##### Material

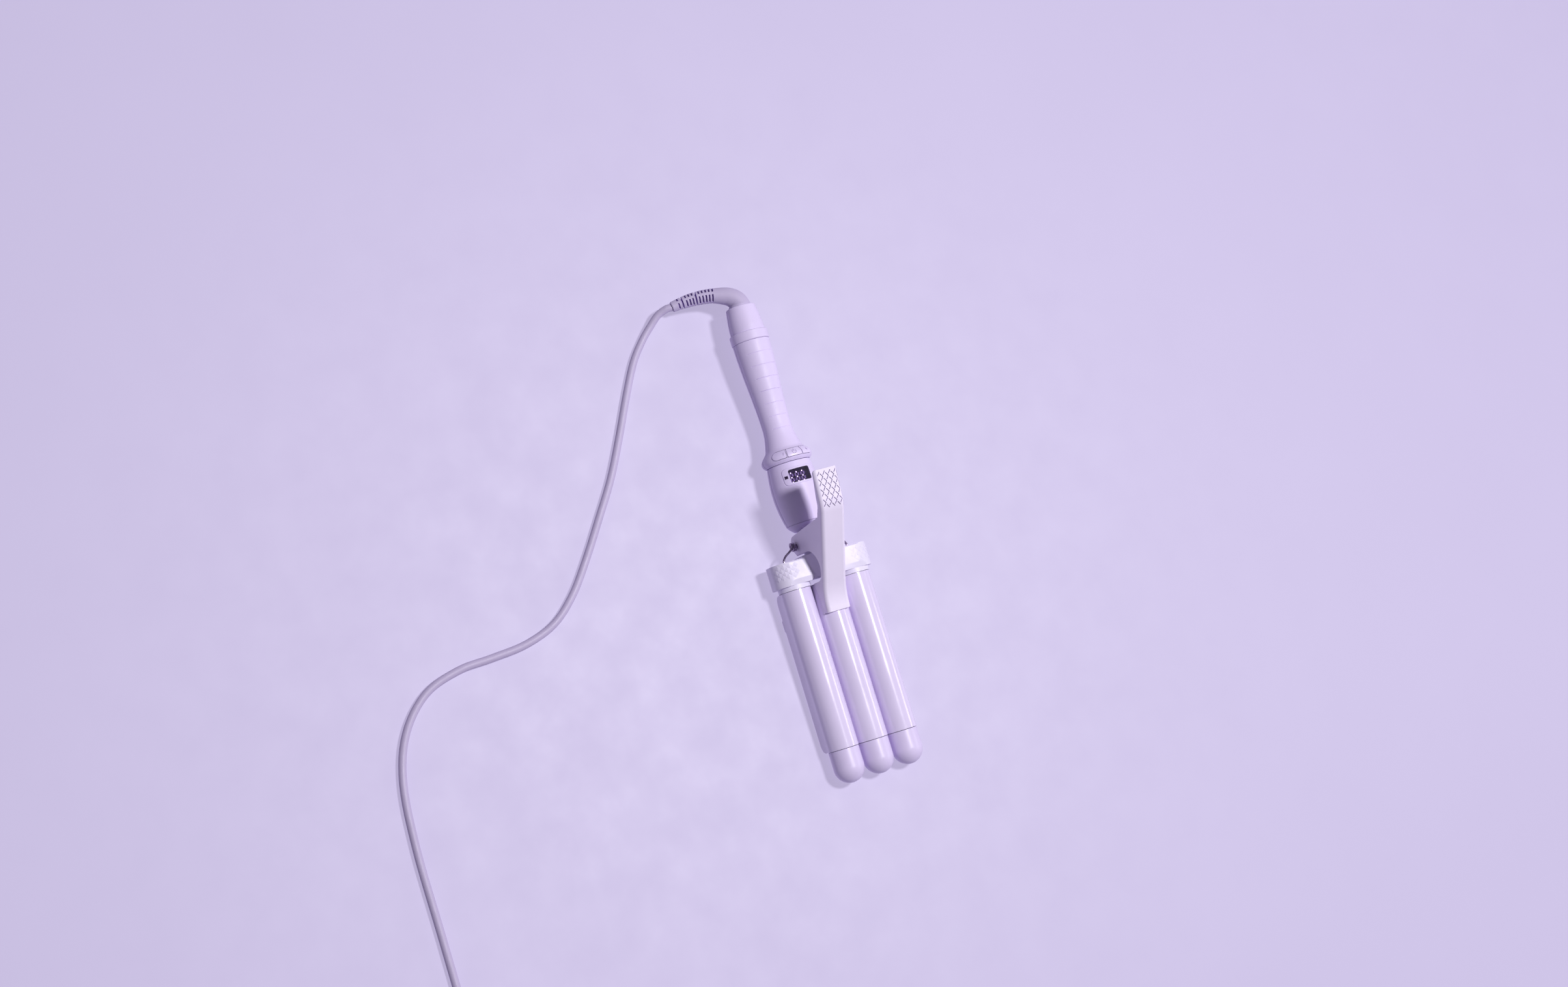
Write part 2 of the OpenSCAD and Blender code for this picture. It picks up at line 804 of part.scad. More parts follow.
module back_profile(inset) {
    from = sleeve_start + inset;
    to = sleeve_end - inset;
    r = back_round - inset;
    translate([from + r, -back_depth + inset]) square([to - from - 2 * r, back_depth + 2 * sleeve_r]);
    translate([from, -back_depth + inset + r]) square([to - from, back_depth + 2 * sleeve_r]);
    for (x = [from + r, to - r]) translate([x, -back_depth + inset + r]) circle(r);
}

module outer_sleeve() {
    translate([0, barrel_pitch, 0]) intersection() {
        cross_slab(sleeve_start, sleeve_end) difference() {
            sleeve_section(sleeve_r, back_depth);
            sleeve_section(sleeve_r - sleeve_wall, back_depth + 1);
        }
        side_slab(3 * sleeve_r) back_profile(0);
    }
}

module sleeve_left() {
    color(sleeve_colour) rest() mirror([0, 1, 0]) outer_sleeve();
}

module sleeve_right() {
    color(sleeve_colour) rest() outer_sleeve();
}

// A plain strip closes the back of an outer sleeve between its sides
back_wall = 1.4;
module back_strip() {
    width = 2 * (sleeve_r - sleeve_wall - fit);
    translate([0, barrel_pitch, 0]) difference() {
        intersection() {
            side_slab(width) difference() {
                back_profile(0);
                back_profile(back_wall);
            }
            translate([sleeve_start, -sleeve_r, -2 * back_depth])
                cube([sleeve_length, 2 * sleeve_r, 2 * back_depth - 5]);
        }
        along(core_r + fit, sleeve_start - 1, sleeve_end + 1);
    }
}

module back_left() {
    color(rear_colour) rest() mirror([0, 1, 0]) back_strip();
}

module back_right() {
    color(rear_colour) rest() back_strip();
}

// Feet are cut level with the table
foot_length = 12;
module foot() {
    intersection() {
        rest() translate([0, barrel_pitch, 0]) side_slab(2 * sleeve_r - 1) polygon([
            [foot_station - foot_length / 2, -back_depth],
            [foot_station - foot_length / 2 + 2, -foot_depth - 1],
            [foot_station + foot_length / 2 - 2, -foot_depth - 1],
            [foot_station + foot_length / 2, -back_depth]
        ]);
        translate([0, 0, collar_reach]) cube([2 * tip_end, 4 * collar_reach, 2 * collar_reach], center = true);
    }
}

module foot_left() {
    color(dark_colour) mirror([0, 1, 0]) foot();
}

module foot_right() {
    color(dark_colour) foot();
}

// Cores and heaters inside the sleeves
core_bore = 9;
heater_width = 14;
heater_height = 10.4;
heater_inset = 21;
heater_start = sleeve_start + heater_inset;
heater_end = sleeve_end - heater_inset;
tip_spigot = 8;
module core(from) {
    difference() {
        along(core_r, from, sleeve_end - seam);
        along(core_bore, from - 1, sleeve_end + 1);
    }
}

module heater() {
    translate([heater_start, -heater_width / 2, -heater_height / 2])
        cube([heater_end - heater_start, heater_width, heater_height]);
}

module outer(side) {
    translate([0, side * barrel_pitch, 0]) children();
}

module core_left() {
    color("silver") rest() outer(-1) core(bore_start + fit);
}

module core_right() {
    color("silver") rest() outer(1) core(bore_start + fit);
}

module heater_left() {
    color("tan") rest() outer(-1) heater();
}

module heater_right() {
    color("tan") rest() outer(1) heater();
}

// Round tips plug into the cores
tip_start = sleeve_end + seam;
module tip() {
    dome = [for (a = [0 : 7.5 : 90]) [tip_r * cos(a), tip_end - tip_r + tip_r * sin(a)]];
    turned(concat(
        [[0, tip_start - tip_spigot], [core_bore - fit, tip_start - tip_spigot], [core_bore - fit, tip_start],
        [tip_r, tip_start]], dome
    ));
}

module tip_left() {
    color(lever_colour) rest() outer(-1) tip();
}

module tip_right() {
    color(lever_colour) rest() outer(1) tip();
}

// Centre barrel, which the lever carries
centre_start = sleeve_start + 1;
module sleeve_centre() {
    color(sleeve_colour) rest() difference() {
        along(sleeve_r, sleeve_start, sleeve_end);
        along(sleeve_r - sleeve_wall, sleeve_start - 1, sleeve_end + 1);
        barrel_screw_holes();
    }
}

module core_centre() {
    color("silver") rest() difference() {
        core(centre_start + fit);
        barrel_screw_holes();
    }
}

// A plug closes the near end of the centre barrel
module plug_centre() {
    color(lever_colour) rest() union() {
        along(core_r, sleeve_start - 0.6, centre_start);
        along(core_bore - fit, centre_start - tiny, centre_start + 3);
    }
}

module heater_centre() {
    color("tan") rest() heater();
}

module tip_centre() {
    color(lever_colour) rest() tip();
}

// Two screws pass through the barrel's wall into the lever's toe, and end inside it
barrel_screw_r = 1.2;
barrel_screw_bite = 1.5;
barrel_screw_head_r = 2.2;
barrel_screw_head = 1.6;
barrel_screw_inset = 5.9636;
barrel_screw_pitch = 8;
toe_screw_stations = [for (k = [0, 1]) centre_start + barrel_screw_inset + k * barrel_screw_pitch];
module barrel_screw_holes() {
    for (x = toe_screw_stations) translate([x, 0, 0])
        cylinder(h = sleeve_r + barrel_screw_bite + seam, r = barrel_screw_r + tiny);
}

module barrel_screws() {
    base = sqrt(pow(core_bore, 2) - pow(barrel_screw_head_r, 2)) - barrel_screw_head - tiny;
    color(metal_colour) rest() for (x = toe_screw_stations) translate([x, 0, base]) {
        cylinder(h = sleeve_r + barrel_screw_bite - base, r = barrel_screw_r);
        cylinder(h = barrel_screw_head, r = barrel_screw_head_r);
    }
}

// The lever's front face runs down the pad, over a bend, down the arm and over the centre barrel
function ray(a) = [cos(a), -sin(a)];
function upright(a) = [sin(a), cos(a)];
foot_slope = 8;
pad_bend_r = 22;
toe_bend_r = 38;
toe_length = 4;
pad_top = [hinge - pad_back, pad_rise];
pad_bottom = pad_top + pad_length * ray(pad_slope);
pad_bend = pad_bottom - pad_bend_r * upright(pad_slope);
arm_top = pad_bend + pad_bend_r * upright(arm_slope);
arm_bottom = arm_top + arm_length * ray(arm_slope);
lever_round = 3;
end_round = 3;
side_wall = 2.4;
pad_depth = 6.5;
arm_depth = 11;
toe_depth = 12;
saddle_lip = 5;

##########
##### Material

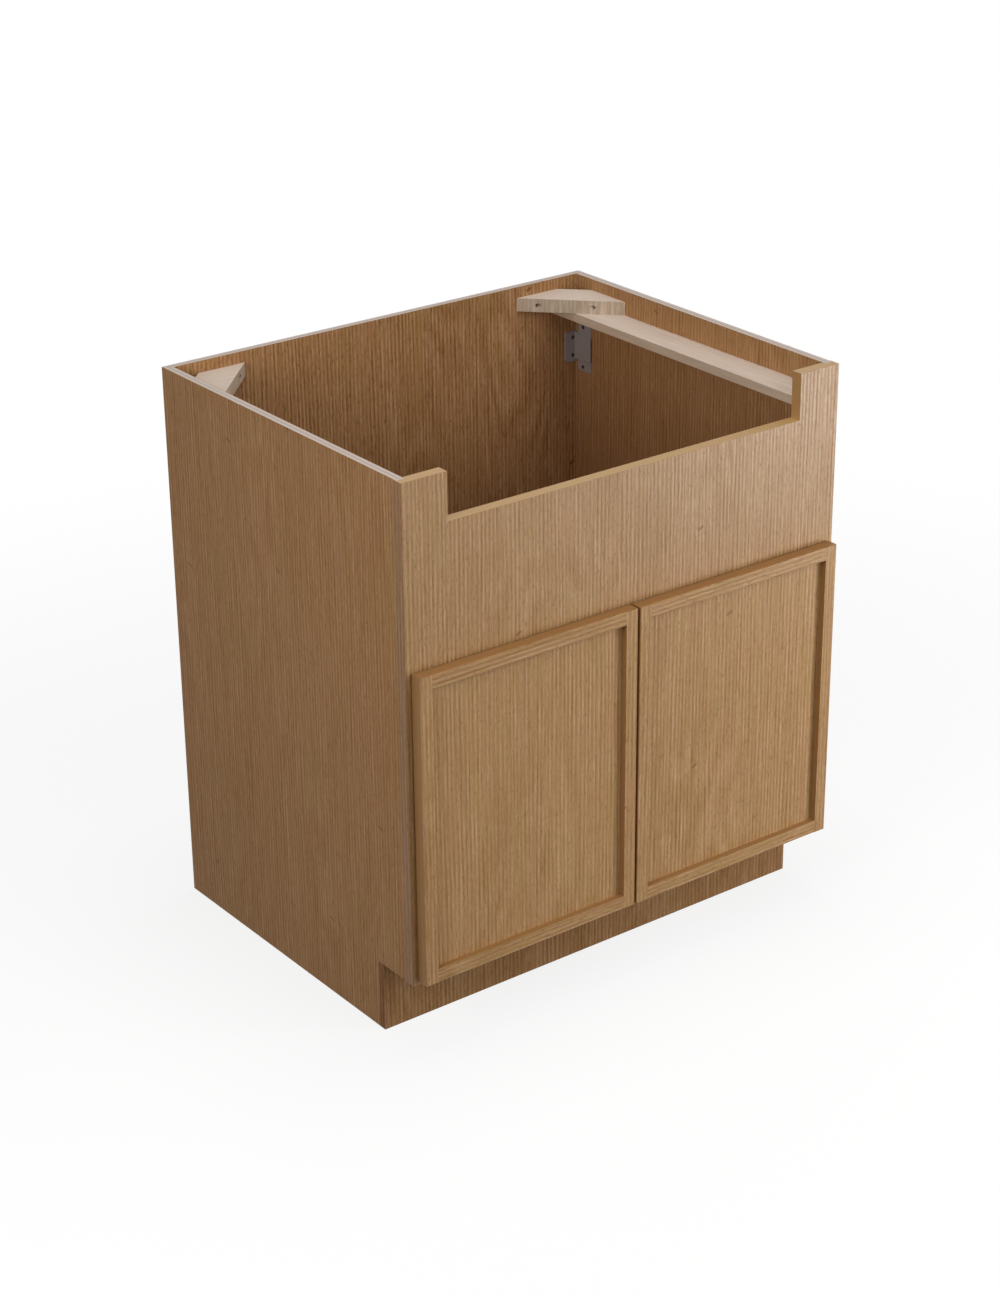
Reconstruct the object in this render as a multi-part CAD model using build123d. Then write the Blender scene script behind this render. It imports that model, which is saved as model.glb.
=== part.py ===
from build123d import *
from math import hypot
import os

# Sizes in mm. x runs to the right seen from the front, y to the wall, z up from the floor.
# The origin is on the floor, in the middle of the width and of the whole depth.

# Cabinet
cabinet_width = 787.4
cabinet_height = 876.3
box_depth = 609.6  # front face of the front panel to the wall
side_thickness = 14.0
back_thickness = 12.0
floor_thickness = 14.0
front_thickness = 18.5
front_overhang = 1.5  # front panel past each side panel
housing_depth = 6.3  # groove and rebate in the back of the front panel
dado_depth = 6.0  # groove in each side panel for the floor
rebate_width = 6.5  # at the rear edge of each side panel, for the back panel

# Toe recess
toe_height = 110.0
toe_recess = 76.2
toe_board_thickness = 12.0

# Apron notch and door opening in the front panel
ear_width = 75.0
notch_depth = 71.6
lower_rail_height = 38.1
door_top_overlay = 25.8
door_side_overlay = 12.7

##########
##### Material

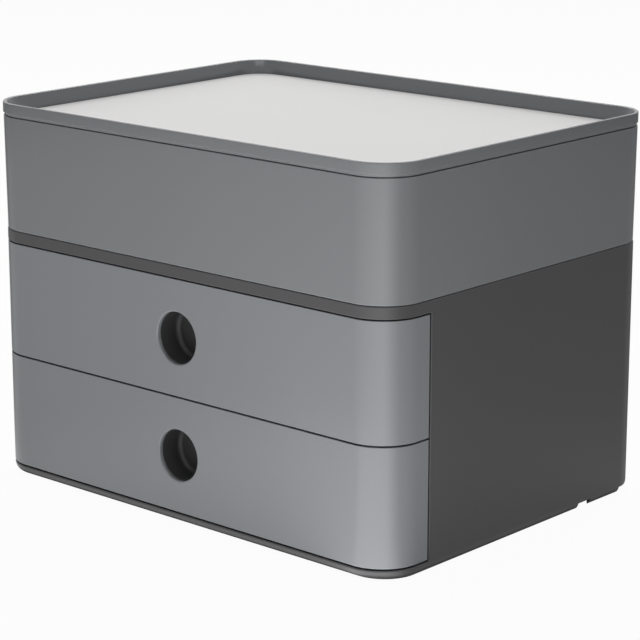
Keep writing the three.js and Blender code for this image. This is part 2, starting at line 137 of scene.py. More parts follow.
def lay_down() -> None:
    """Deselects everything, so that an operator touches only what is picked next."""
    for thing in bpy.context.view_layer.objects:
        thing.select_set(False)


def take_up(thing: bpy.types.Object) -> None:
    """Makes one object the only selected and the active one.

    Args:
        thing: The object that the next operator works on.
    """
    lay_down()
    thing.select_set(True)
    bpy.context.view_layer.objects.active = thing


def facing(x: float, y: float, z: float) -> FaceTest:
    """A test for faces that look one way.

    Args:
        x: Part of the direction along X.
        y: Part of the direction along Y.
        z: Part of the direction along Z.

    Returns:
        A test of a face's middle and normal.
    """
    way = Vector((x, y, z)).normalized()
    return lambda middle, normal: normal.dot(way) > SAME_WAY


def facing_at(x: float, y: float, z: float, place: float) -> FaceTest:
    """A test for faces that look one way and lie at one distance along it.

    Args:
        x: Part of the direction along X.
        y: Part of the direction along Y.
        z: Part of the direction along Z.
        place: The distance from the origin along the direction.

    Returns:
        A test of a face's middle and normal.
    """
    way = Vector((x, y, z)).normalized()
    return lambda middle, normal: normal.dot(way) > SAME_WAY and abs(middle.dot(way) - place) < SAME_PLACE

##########

*Exercise task*
Above are the records; print exactly the lines from the line with "Reconstruct the object" to the line with "# The origin", including both, and nothing else.

*Written answer*
Reconstruct the object in this render as a multi-part CAD model using build123d. Then write the Blender scene script behind this render. It imports that model, which is saved as model.glb.
=== part.py ===
from build123d import *
from math import hypot
import os

# Sizes in mm. x runs to the right seen from the front, y to the wall, z up from the floor.
# The origin is on the floor, in the middle of the width and of the whole depth.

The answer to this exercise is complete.